## Data shown

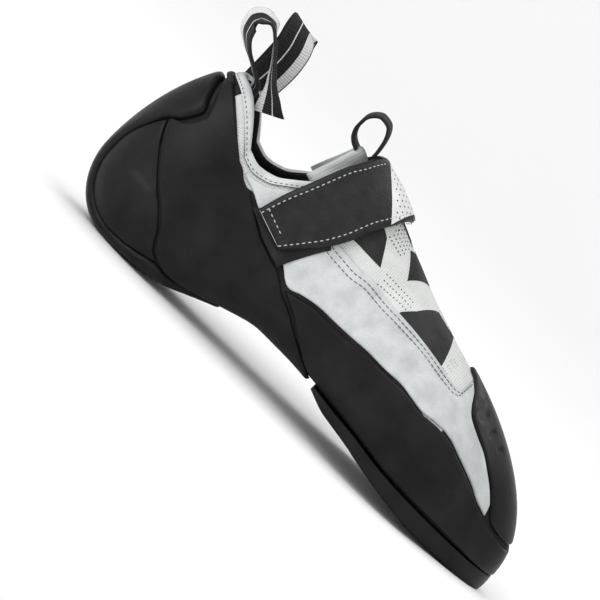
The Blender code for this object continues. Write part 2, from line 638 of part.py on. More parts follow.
def build_binding(material):
    ring = steps(0, 1, 8) + steps(1, 1.25, 5)[1:]
    rows = [[(LATERAL, u, corner) for corner in range(4)] for u in reversed(ring)]
    rows += [[(MEDIAL, u, corner) for corner in range(4)] for u in ring[1:]]
    closed_sheet("collar_binding", material, rows,
                 lambda place: binding_point(place, 0.0),
                 lambda place: binding_point(place, BINDING))


def build_band(material):
    base = GAP + SLING + GAP
    rows = [[(LATERAL, u, h) for h in (0.925, 0.955)] for u in steps(0.32, 0, 4)]
    rows += [[(MEDIAL, u, h) for h in (0.925, 0.955)] for u in steps(0, 0.32, 4)[1:]]
    shell("heel_band", material, rows, base, base + BAND)


def ribbon(name, material, base, table, per):
    """A flat band of webbing bent along a path."""
    path = between(table, per)
    centres = [base + Vector(row[:3]) * LOOP_RISE for row in path]
    rows = [[(i, 0), (i, 1)] for i in range(len(path))]

    def point(place, face):
        i, end = place
        before = centres[max(i - 1, 0)]
        after = centres[min(i + 1, len(centres) - 1)]
        turn = math.radians(path[i][3])
        run = (after - before).normalized()
        across = Vector((math.sin(turn), math.cos(turn), 0))
        across = (across - run * across.dot(run)).normalized()
        out = run.cross(across)
        bank = math.radians(path[i][4])
        across, out = (across * math.cos(bank) + out * math.sin(bank),
                       out * math.cos(bank) - across * math.sin(bank))
        return centres[i] + across * (end - 0.5) * LOOP_WIDTH + out * face * WEBBING / 2

    closed_sheet(name, material, rows, lambda place: point(place, -1), lambda place: point(place, 1))


def main():
    for old in list(bpy.data.objects):
        bpy.data.objects.remove(old)
    textile = make_material("textile", (0.78, 0.79, 0.78), 0.75)
    leather = make_material("leather", (0.72, 0.74, 0.74), 0.55)
    rubber = make_material("rubber", (0.025, 0.025, 0.027), 0.45)
    lining = make_material("lining", (0.02, 0.02, 0.02), 0.85)
    strap = make_material("strap_leather", (0.03, 0.03, 0.032), 0.5)
    webbing = make_material("webbing", (0.03, 0.03, 0.032), 0.8)
    build_upper(textile)
    build_insole(lining)
    build_outsole(rubber)
    build_rubber(rubber)
    for side, name in ((LATERAL, "lateral"), (MEDIAL, "medial")):
        shell("quarter_" + name, leather, strip_rows(QUARTER_STRIPS, steps(0, 1, 3), (side,)), GAP, GAP + LEATHER)
    build_tongue(textile)
    build_strap(strap, lining)
    build_binding(leather)
    build_band(webbing)
    ribbon("pull_loop_front", webbing, Vector((0.202 * LENGTH, 0, 0.993 * INSTEP_HEIGHT)), FRONT_LOOP, 1)
    ribbon("pull_loop_near", webbing, Vector((0.002 * LENGTH, -0.037 * BALL_WIDTH, 0.944 * HEEL_HEIGHT)), NEAR_LOOP, 1)
    ribbon("pull_loop_far", webbing, Vector((0.0, 0.267 * BALL_WIDTH, 0.944 * HEEL_HEIGHT)), FAR_LOOP, 1)


main()
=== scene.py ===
"""The looks of the climbing shoe: rubber, leather, cloth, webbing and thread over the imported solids.

Metres, in the row frame: +X towards the toe, +Y towards the inner (medial) side, +Z up.
"""
import math
from collections import namedtuple
from functools import lru_cache

import bmesh
import bpy
from mathutils import Matrix, Vector


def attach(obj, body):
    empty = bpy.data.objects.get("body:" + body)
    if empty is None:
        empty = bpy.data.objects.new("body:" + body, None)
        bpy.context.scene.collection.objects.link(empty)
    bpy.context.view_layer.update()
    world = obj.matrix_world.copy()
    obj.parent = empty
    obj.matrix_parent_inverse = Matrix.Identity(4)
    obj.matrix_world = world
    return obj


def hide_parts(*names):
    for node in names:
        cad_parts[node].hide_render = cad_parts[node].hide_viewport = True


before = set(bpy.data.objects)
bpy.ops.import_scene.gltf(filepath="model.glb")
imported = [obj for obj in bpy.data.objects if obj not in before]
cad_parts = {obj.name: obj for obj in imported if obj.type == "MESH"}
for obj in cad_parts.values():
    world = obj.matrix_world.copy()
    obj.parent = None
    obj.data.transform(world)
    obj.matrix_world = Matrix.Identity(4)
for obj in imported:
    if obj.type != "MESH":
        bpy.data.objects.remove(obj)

MM = 0.001

# Driving sizes of the last, outside the textile skin.
LENGTH = 248 * MM
BALL_WIDTH = 90 * MM
INSTEP_HEIGHT = 102 * MM
HEEL_HEIGHT = 90 * MM

# Thicknesses and clearances.
WALL = 2.0 * MM
INSOLE = 2.0 * MM
RAND = 1.7 * MM
SLING = 1.7 * MM
CUP = 1.2 * MM
TREAD = 3.4 * MM
TOE_PATCH = 1.5 * MM
LEATHER = 1.1 * MM
SOLE_TOE = 8.4 * MM
SOLE_REAR = 3.6 * MM
STRAP = 2.4 * MM
STRAP_LIFT = 3.2 * MM
PATCH = 0.7 * MM
TONGUE = 2.2 * MM
TONGUE_GAP = 0.7 * MM
TONGUE_TUCK = 4.0 * MM
BINDING = 0.9 * MM
BINDING_LEG = 2.5 * MM
BAND = 1.0 * MM
WEBBING = 1.6 * MM
LOOP_WIDTH = 16 * MM
LOOP_RISE = 35 * MM
GAP = 0.32 * MM
SEAM = 0.5 * MM

# The outsole starts at this share of LENGTH and is thinned towards its rear end over the second.
SOLE_START = 0.43
SOLE_SKIVE = 0.12
# How far the outsole reaches out below the rand, as a share of the way to the widest line.
SOLE_REACH = 0.70

LATERAL = -1
MEDIAL = 1

# Where the fans of ribs at the heel and the toe turn, as shares of LENGTH from the origin.
HEEL_PIVOT = 0.07
TOE_PIVOT = 0.62


def table(kind, *rows):
    """Rows of one kind of named tuple."""
    return [kind(*row) for row in rows]


# The last seen from above: half widths from the centre line, as shares of BALL_WIDTH.
Plan = namedtuple("Plan", "along centre wide_lateral wide_medial foot_lateral foot_medial")
PLAN = table(
    Plan,
    (0.07, 0.000, 0.323, 0.323, 0.211, 0.211),
    (0.16, 0.000, 0.329, 0.308, 0.189, 0.178),
    (0.22, 0.000, 0.333, 0.289, 0.172, 0.150),
    (0.30, 0.000, 0.356, 0.287, 0.189, 0.122),
    (0.36, 0.006, 0.389, 0.294, 0.222, 0.128),
    (0.42, 0.017, 0.433, 0.311, 0.283, 0.161),
    (0.48, 0.040, 0.483, 0.333, 0.367, 0.217),
    (0.54, 0.070, 0.528, 0.356, 0.444, 0.278),
    (0.58, 0.090, 0.556, 0.368, 0.478, 0.305),
    (0.62, 0.107, 0.567, 0.378, 0.500, 0.322),
)

# The last seen from the side: feather edge and widest line, as shares of INSTEP_HEIGHT.
Profile = namedtuple("Profile", "along foot wide")
PROFILE = table(
    Profile,
    (0.07, 0.052, 0.275),
    (0.11, 0.065, 0.275),
    (0.16, 0.108, 0.280),
    (0.22, 0.158, 0.294),
    (0.30, 0.203, 0.314),
    (0.36, 0.203, 0.324),
    (0.42, 0.197, 0.314),
    (0.48, 0.182, 0.294),
    (0.54, 0.168, 0.270),
    (0.58, 0.153, 0.252),
    (0.62, 0.139, 0.234),
)

# The top line: half gap of the collar as a share of BALL_WIDTH, its height as a share of
# INSTEP_HEIGHT, and the arc in degrees through which a rib curls in on its way up to it.
Crest = namedtuple("Crest", "along reach height curl")
COLLAR = table(
    Crest,
    (0.07, 0.250, 0.690, 30),
    (0.10, 0.247, 0.668, 30),
    (0.13, 0.250, 0.682, 32),
    (0.16, 0.255, 0.730, 36),
    (0.19, 0.239, 0.792, 46),
    (0.22, 0.172, 0.902, 62),
    (0.25, 0.000, 1.000, 90),
    (0.30, 0.000, 0.962, 90),
    (0.36, 0.000, 0.892, 90),
    (0.42, 0.000, 0.828, 90),
    (0.48, 0.000, 0.763, 90),
    (0.54, 0.000, 0.706, 90),
    (0.58, 0.000, 0.673, 90),
    (0.62, 0.000, 0.640, 90),
)
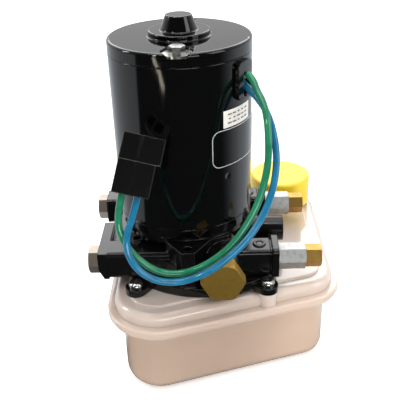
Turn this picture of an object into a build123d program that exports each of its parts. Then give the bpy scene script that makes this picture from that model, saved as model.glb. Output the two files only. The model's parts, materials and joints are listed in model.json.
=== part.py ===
from build123d import *
import os
from math import acos, cos, pi, radians, sin, sqrt, tan

# Power trim pump for a boat's drive: a permanent-magnet motor stands on a cast valve body,
# a gear pump hangs below it into a moulded oil reservoir, and a two-wire lead ends in a plug.
# Frame: +Z up along the motor shaft, origin on that axis at the reservoir's base.
# The wires and the relief cap are at the front (-Y), the line fittings on the right (+X).

os.makedirs("parts", exist_ok=True)

# Fits and clearances
fit_gap = 0.05          # radial running clearance of a shaft or a sliding valve
body_gap = 0.3          # gap between pieces that move past each other without a fit

# Reservoir
tank_left = -47.0       # left edge of the rim's flange
tank_right = 93.0       # right edge of the rim's flange
tank_front = -69.2      # front edge of the flange at x = 0
tank_rear = 66.0        # rear edge of the flange at x = 0
tank_slant = 0.319      # rise of the front and rear edges in y for each mm in x
tank_height = 61.6
tank_wall = 2.5
corner_radius = 24.0    # flange's corners in plan
front_left_radius = 30.0
rim_top_height = 9.0    # from the flange to the tank's top
rim_top_inset = 4.5
crown_height = 1.5      # raised middle of the top, inside the rounded step
crown_inset = 12.5
crown_round = 0.9
flange_thickness = 4.0
lip_height = 2.5        # small lip under the flange
lip_inset = 1.5
body_inset = 8.5        # tank wall stands this far inside the flange
rim_round = 4.0
flange_round = 1.2
base_round = 9.0
opening_radius = 43.0   # hole that the pump goes through
opening_x, opening_y = 3.0, 2.0
neck_x, neck_y = 65.0, 65.0
neck_radius = 17.0
neck_wall = 3.0
neck_height = 15.5
pillar_radius = 5.6     # screw pillars in the step, under the casting's ears
screw_depth = 7.0

# Filler cap
cap_radius = 20.7
cap_height = 19.8
cap_top = 3.0
cap_round = 1.6
cap_lift = 1.0          # cap's skirt above the tank's top
thread_gap = 0.4        # between the neck and the cap's skirt
gasket_thickness = 1.5

# Valve body
flange_height = 5.5     # base flange of the casting
flange_radius = 56.0
flange_x, flange_y = 11.4, 2.4
body_left, body_right = -47.0, 52.0
bore_y = 32.6           # the two valve bores run along X, this far from the shaft
bore_rise = 14.0        # axis of those bores above the reservoir's top
bore_radius = 6.0
bar_half = 8.5          # half the section of the square bar round a bore
bar_left, bar_right = -51.0, 49.2
rear_shift = -3.0       # the rear bar stands a little further left
collar_length = 5.0     # raised collar on a bar's right end, with the groove before it
collar_half = 9.7
collar_groove = 1.2
groove_depth = 0.8
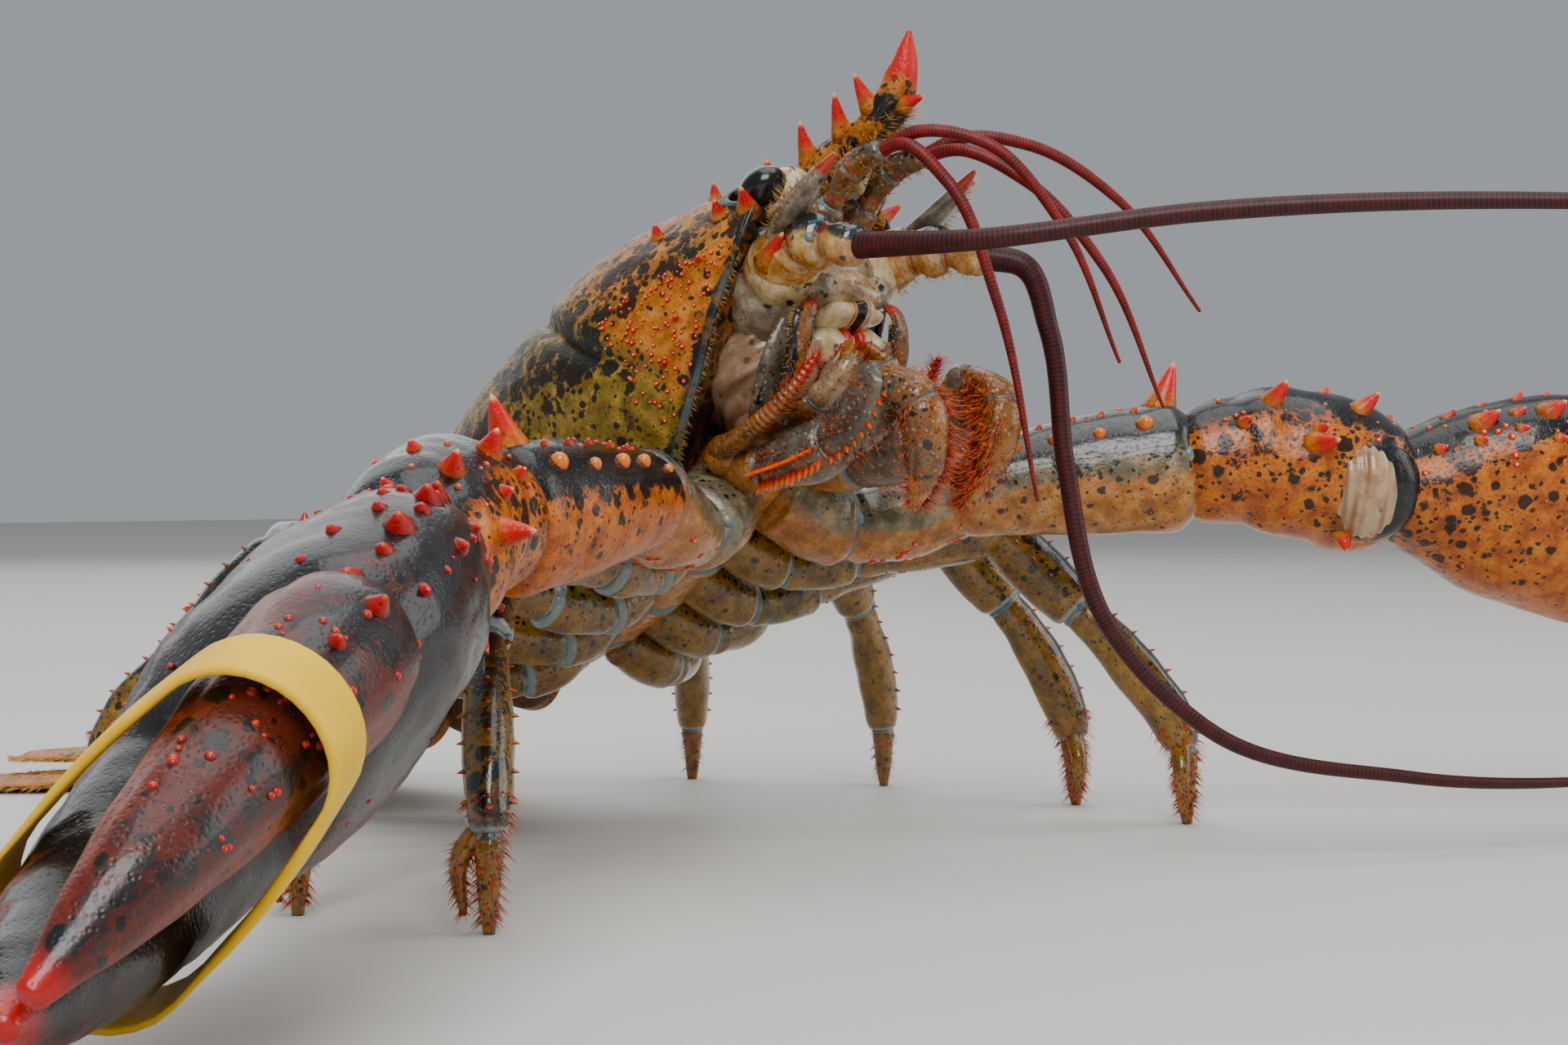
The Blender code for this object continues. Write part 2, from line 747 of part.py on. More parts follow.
def make_arm(materials, mirror, blockers):
    """Shoulder, upper arm and wrist joint of one claw arm."""
    side = side_name(mirror)
    routes = ARM_ROUTES[mirror]
    root = Limb([body(mirror * x, f, h) for x, f, h in ARM_ROOT], ROOT_GIRTH, [0, 0, 1])
    root_node = node(
        f"arm_{side}_root", materials["claw"], [root.mesh("root", 9, 10)], blockers
    )
    merus = bent_limb(routes["merus"], MERUS_GIRTH, [0, 0, 1], end_bulge=0.35)
    outward = 0 if mirror > 0 else 180
    inward = 180 - outward
    pieces = [merus.mesh("merus", 9, 12)]
    pieces.append(merus.spine(0.9, 90, 9.0, 3.4, lean=0.5))
    for t, length in ((0.34, 1.8), (0.48, 2.0), (0.62, 2.4), (0.76, 2.6)):
        pieces.append(merus.spine(t, 90 - 40 * (1 if inward == 0 else -1), length, 1.3))
    pieces.append(merus.spine(0.9, inward, 3.5, 1.6))
    merus_node = node(
        f"arm_{side}_merus", materials["claw"], pieces, [*blockers, root_node]
    )
    carpus = bent_limb(routes["carpus"], CARPUS_GIRTH, [0, 0, 1], end_bulge=0.25)
    lean_in = 1 if inward == 0 else -1
    pieces = [carpus.mesh("carpus", 9, 12)]
    pieces.append(carpus.spine(0.42, 90 - 35 * lean_in, 5.5, 2.4))
    pieces.append(carpus.spine(0.74, 90 - 25 * lean_in, 5.0, 2.2))
    pieces.append(carpus.spine(0.78, 90 - 75 * lean_in, 6.5, 2.6))
    pieces.append(carpus.spine(0.82, -55 * lean_in + (0 if lean_in > 0 else 180), 4.0, 2.0))
    carpus_node = node(
        f"arm_{side}_carpus", materials["claw"], pieces, [*blockers, merus_node]
    )
    return root_node, merus_node, carpus_node


class Claw:
    """Directions of one claw: along it, up to its spiny edge, and out of its broad face."""

    def __init__(self, wrist, towards, edge, length, palm, finger):
        self.wrist = world(*wrist)
        self.ahead = unit(towards)
        edge = np.asarray(edge, float)
        self.edge = unit(edge - self.ahead * (edge @ self.ahead))
        self.face = np.cross(self.ahead, self.edge)
        self.stretch = length / 118.0
        self.palm_table, self.finger_table = palm, finger

    def place(self, a, b, c=0.0):
        return (
            self.wrist
            + (self.ahead * a * self.stretch + self.edge * b + self.face * c) * MM
        )

    def limb(self, table):
        """A form whose table rows are distance, middle, half height and half thickness."""
        route = [self.place(a, b) for a, b, _, _ in table]
        limb = Limb(route, [], self.edge)
        stations = limb.route[:, 0]
        limb.girth = [(s, thick, high) for s, (_, _, high, thick) in zip(stations, table)]
        limb.bulges = (0.2, 0.8)
        return limb


CRUSHER_PALM = [
    (-3, 0, 7.5, 7.5),
    (5, 0.5, 13, 11),
    (20, 1, 21.5, 14.5),
    (36, 0.5, 25.5, 16),
    (50, -2.5, 23.5, 15.5),
    (60, -8.5, 14.5, 13),
    (76, -10, 11.5, 11),
    (92, -8.5, 9, 8.5),
    (106, -4.5, 5.5, 5.5),
    (116, 0, 1.6, 1.8),
]
CRUSHER_FINGER = [
    (46, 13, 7, 8),
    (56, 16.5, 10.3, 10),
    (70, 17, 9.8, 9.6),
    (86, 15.0, 8.2, 8),
    (102, 10.8, 5.6, 5.6),
    (116, 5.0, 1.5, 1.7),
]
CUTTER_PALM = [
    (-3, 0, 7, 7),
    (5, 0.5, 11.5, 10),
    (20, 1, 18.5, 12.5),
    (36, 0.5, 21, 13),
    (49, -2.5, 19, 12.5),
    (58, -7.5, 11.5, 10.5),
    (76, -8.5, 8.8, 8.5),
    (94, -7, 6.8, 6.6),
    (108, -3.8, 4.2, 4.4),
    (118, 0, 1.3, 1.4),
]
CUTTER_FINGER = [
    (45, 10.5, 6, 6.5),
    (55, 12.8, 8.0, 8.2),
    (70, 12.6, 7.3, 7.4),
    (88, 10.6, 6.0, 6.0),
    (104, 7.2, 4.2, 4.2),
    (117, 3.6, 1.3, 1.4),
]


def teeth(limb, angle, stations, size, rounded):
    """Teeth along a finger's biting edge: molar lumps on the crusher, points on the cutter."""
    pieces = []
    for i, t in enumerate(stations):
        point, out = limb.surface(t, math.radians(angle))
        scale = size * (1 - 0.35 * i / len(stations)) * (1.15 if i % 2 else 0.9)
        if rounded:
            pieces.append(knob(point, [scale, scale, scale * 0.8], 6, 4))
        else:
            pieces.append(spine(point, out, scale, scale * 0.75))
    return pieces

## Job
Give again the run of lines that opens at the line with "bpy.context.view_layer.update()" and closes at the line with "before = set(bpy.data.objects)", exactly, and only that run.

## Expected output
    bpy.context.view_layer.update()
    world = obj.matrix_world.copy()
    obj.parent = empty
    obj.matrix_parent_inverse = Matrix.Identity(4)
    obj.matrix_world = world
    return obj


def hide_parts(*names):
    for node in names:
        cad_parts[node].hide_render = cad_parts[node].hide_viewport = True


before = set(bpy.data.objects)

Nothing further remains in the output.